Sonia, anoressica, drogata, alcolizzata e disoccupata. Orfana di madre, sposata, separata e poi fidanzata con Gianluca che, accecato dalla gelosia, l’ha ammazzata con un elastico da pacchi e poi è scappato sulla sua bici

Sonia Trimboli soffriva di anoressia, droga, alcol; poi c’era l’amore o quel che ne restava, ed era insieme malattia e persecuzione. Il 28 agosto il suo fidanzato e assassino, Gianluca Maggioncalda, soprannominato «lancetta» per l’altezza e per essere figlio di un riparatore di orologi che lo manteneva a 42 anni, aveva cercato di strangolarla. Non c’era riuscito, come invece è successo alle 19 di domenica. 
Sonia, sposata e separata, senza più la mamma morta per malattia, con il padre ex dipendente di supermercati che vive in compagnia di un pastore maremmano e con un fratello che sta fuori Milano, l’aveva denunciato al commissariato Monforte-Vittoria. L’indomani Maggioncalda era stato indagato per lesioni (le ferite di Sonia avevano richiesto un prognosi di trenta giorni). 
Il padre Michelangelo ripete che da allora lei non aveva più voluto vederlo: nell’appartamento al terzo piano di viale Bligny — un palazzo tranquillo abitato da persone cordiali, un alloggio con le tapparelle basse, le ciotole per il cane, il cestino dei rifiuti per l’umido sul balcone chiuso da un tendone verde —, aggiunge che lui non voleva saperne di perderla. Maggioncalda la inseguiva, supplicava di perdonarlo. Sonia e Gianluca, in un legame divenuto caotica sequenza di calci e pugni, non si lasciavano. Stavano ancora insieme. Quando l’abuso di cocaina e vino sprigionava il rancore, nascevano risse. Le botte e gli insulti non attutiti dalla musica (specie di Baglioni) ad alto volume nella mansarda al quarto e ultimo piano di via della Commenda 28, ricavato sopra la casa di famiglia dei Maggioncalda, in una zona della vecchia Milano dove Gianluca, disoccupato come Sonia, sua coetanea, si faceva vedere in sella a una bici. La stessa che gli è servita, domenica, per la fuga, anzi per il tentativo di fuga: Maggioncalda ha ammazzato la fidanzata, con un elastico da pacchi; è sceso per le scale, ha incontrato il padre, gli ha detto che Sonia stava male, ha telefonato a un amico, ha raccontato del delitto. L’amico, residente nel Pavese, ha avvisato i carabinieri di Garlasco che hanno allertato la polizia di Milano. 

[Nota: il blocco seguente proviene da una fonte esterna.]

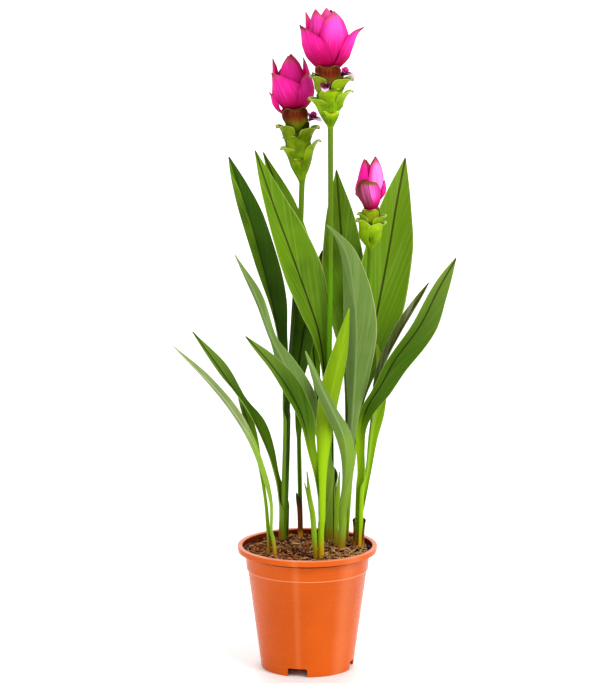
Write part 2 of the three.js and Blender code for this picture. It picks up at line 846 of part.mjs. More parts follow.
const HEADS = [
  {
    name: "tall",
    at: [21, 10, 504.3],
    top: [17.5, 6, 614],
    greenTop: 44,
    cups: [
      [192, 1.5, 20.5, 25, 16, 8.6],
      [-12, 8, 22.5, 25, 14, 10.4],
      [-78, 11, 14.5, 25, 14, 12.5, 0.26],
      [95, 7, 18, 22, 15, 9],
      [195, 26, 18.5, 21, 16.5, 12],
      [-20, 24, 23.5, 20, 17, 11],
      [75, 25, 19, 21, 14, 11],
      [203, 34, 16.5, 17, 10, 11],
      [-95, 33, 18.5, 24.5, 14, 13],
      [100, 34, 18, 22, 13, 12.5],
    ],
    petals: [
      [-66, 46, 21.5, 15, 62, 18],
      [-136, 48, 24.5, 29, 48.5, 20, -14, 0.4],
      [-32, 49, 23.5, 34.5, 43.5, 12, 18],
      [165, 46, 20, 20, 60, 12],
      [-130, 47, 18, 16, 63, 14],
      [-95, 48, 11, 5, 62, 12],
      [60, 50, 12, 7, 57, 12],
      [108, 46, 20, 17, 55, 17],
      [28, 46, 17.5, 12, 48, 15],
    ],
    florets: [
      [-100, 16.5, 38, 5.5],
      [-22, 12.2, 48, 7],
    ],
  },
  {
    name: "left",
    at: [-5, 42, 449.7],
    top: [-17, 40, 569],
    greenTop: 58,
    cups: [
      [192, 2, 17, 31, 16, 8],
      [-10, 3, 22, 34, 14, 9.5],
      [-80, 20, 14.5, 24, 14, 12, 0.26],
      [85, 12, 17, 24, 15, 10],
      [165, 22, 15, 21, 10, 11],
      [200, 33, 19.5, 21, 16.5, 12],
      [-20, 29, 22.5, 20.5, 17, 11],
      [80, 35, 17, 22, 14, 11],
      [-88, 46, 17.5, 24, 14, 12.5],
      [100, 47, 17.5, 22, 13, 12.5],
    ],
    petals: [
      [-112, 61, 20, 24, 45, 19, -24, 0.4],
      [-36, 62, 21.5, 19, 41, 14],
      [-95, 61, 14, 7, 58, 13],
      [170, 60, 17, 15.5, 57, 11],
      [10, 60, 18, 13, 55, 12],
      [75, 60, 15, 6, 59, 13],
      [-170, 60, 19.5, 22, 27, 9],
      [130, 60, 17, 14, 46, 14],
    ],
    florets: [[-35, 15.5, 58, 7]],
  },
  {
    name: "bud",
    at: [58, 12, 391.3],
    top: [58, 10, 478],
    greenTop: 36,
    cups: [
      [192, 2, 13.5, 25, 16, 10],
      [-22, 2, 14.5, 22, 16, 9],
      [186, 14, 12.5, 19, 13, 9],
      [-14, 12, 15.5, 19, 13, 8],
      [-100, 20, 10.5, 18, 11, 8],
      [80, 20, 10.5, 18, 11, 8],
    ],
    petals: [
      [-106, 37, 14.6, 13, 30, 15, -18, 0.85],
      [-52, 37, 11.8, 7, 49, 11],
      [-150, 37, 11.6, 7, 48, 10],
      [45, 37, 11.6, 6, 49, 12],
      [130, 37, 12.4, 7, 46, 12],
      [176, 41, 14, 11.5, 25, 9],
      [0, 42, 13.8, 12.5, 23, 9],
    ],
    florets: [],
  },
];

for (const { name, at, top, greenTop, cups, petals, florets } of HEADS) {
  const foot = new THREE.Vector3(...at);
  const up = new THREE.Vector3(...top).sub(foot).normalize();
  const right = new THREE.Vector3(1, 0, 0).addScaledVector(up, -up.x).normalize();
  const back = new THREE.Vector3().crossVectors(up, right);
  const frame = new THREE.Matrix4().makeBasis(right, back, up).setPosition(foot);
  const green = [axisCore([[0, 2.7], [10, 4.5], [greenTop, 5]]), ...cups.map(cupBract)];
  const pinkFoot = greenTop + CLEARANCE;
  const pinkCore = axisCore([[pinkFoot, 4.8], [pinkFoot + 10, 9], [pinkFoot + 20, 10], [pinkFoot + 26, 1]]);
  const pink = [pinkCore, ...petals.map(petalBract)];
  place("bracts_green_" + name, fuse(green).applyMatrix4(frame), BRACT_GREEN);
  place("bracts_pink_" + name, fuse(pink).applyMatrix4(frame), BRACT_PINK);
  florets.forEach((spec, i) => {
    place("floret_" + name + "_" + (i + 1), floret(spec).applyMatrix4(frame), FLORET_WHITE);
  });
}

export default group;
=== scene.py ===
"""A potted siam tulip: an orange nursery pot of bark and coir, its leafy shoots and three flower heads.

Metres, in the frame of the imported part: the pot's axis on Z, its foot on z = 0, its front towards -Y.
"""

import random
from math import cos, degrees, exp, hypot, pi, radians, sin, sqrt, tau

import bmesh
import bpy
from mathutils import Matrix, Vector, noise


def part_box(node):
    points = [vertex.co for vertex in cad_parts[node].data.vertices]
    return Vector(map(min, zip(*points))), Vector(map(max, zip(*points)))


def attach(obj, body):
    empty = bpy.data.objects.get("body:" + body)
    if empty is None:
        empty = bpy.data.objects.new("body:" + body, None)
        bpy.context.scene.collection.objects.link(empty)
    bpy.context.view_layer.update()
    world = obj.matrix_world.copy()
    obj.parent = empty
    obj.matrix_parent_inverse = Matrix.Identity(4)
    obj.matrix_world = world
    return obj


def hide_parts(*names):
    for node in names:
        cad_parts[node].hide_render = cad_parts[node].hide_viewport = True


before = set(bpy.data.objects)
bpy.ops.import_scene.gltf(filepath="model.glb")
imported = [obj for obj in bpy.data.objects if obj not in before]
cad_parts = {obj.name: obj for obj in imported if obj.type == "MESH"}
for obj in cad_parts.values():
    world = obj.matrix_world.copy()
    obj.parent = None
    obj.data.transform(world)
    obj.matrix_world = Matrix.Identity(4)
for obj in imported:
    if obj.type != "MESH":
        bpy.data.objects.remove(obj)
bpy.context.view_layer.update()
random.seed(7)

# The tables of shoots, leaves, stems and flower heads are in millimetres
MM = 0.001

# The pot, as the part has it
POT_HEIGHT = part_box("pot")[1].z
RIM_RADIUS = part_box("pot")[1].x
LIP_HEIGHT = 0.0055
LIP_INNER_RADIUS = 0.0605
COLLAR_RADIUS = 0.0583
COLLAR_FOOT_RADIUS = 0.0566
COLLAR_DEPTH = 0.022
COLLAR_STEP = 0.0012
FOOT_RADIUS = 0.043
WALL = 0.0014
FLOOR_Z = 0.009
FLARE = 0.003
LIP_ROUND = 0.0009
EDGE_ROUND = 0.0005
BOSS_RADIUS = 0.008
POT_SIDES = 144
NOTCHES = 4
NOTCH_TURN = 77.5
NOTCH_WIDTH = 0.0185
NOTCH_HEIGHT = 0.008
NOTCH_ROUND = 0.002
NOTCH_REACH = 0.008
DRAIN_HOLES = 6
DRAIN_RADIUS = 0.005
DRAIN_RING = 0.027
CUT_OVER = 0.001

# The soil
SOIL_Z = 0.11
SOIL_EDGE = 0.0592
SOIL_EDGE_Z = 0.107
SOIL_GAP = 0.0003
SOIL_SIDES = 220
SOIL_RINGS = 66
MOUND_X = 0.036
MOUND_Y = 0.026
MOUND_SPREAD = 0.0005
MOUND_HEIGHT = 0.0025
LUMP_SCALE = 110
LUMP_HEIGHT = 0.0022
CRUMB_SCALE = 420
CRUMB_HEIGHT = 0.0012
CHIPS = 420
CHIP_REACH = 0.0565
CHIP_LIFT = 0.0004
FIBRES = 1000
FIBRE_REACH = 0.0555
FIBRE_LIMIT = 0.0572
FIBRE_LIFT = 0.0009
FIBRE_ARCH = 0.0022
PALE_FIBRES_X = 0.015
STEM_FOOT_Z = 0.0998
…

Gli agenti, grazie al segnale del cellulare, hanno rintracciato Maggioncalda che li aspettava seduto sui gradini della Basilica di Sant’Ambrogio. Uno dei due poliziotti l’ha chiamato per nome, lui s’è alzato ed è salito in macchina.«L’ho uccisa io». Per due ore, nella notte della Questura, ha raccontato l’omicidio al pm Giancarla Serafini; ha reso piena confessione, come confermato dall’avvocato Luigi Aleramo Rossi. Con Sonia avevano bevuto: ubriacarsi e «farsi un pippotto di cocaina» era un’abitudine; ha confidato che era pazzo di gelosia e che l’ultimo messaggio, «l’ennesimo di un uomo», ricevuto dalla fidanzata sul telefonino, l’aveva accecato di follia. 
A casa Trimboli, in una pausa sul pianerottolo, di ritorno da una veloce spesa (petti di pollo e due panini), il padre Michelangelo dice che forse la polizia doveva fermare l’assassino, perché tanto, dopo il 28 agosto, era ovvio che avrebbe riprovato, era ovvio che questo sarebbe stato il finale. Dal commissariato i dirigenti replicano che si stava indagando. È una storia che si costruisce nei commissariati, la storia di Sonia e Gianluca, che si alimenta di fascicoli e di precedenti, che anche ad andar lontano richiama solo disgrazie. Era il 2006, sempre in viale Bligny, a un civico, il 42, noto per lo spaccio. Un tunisino aveva salvato Sonia dallo stupro di un connazionale. Lui era morto, lei ferita gravemente. Michelangelo Trimboli insiste con la sua versione: «A mia figlia avevano rubato il cellulare e il portafoglio. Era convinta di poterli recuperare al 42... Ma una volta all’interno è stata aggredita...». Le carte dell’indagine, condotta dal commissariato Ticinese, sostengono un’altra verità: ci fu sì l’ingresso nel «fortino» ma per un acquisto di droga. 
Domenica, Sonia è stata trovata vestita, a viso in su, sopra il letto matrimoniale formato da due letti distinti, accostati e tenuti insieme con quell’elastico usato per uccidere.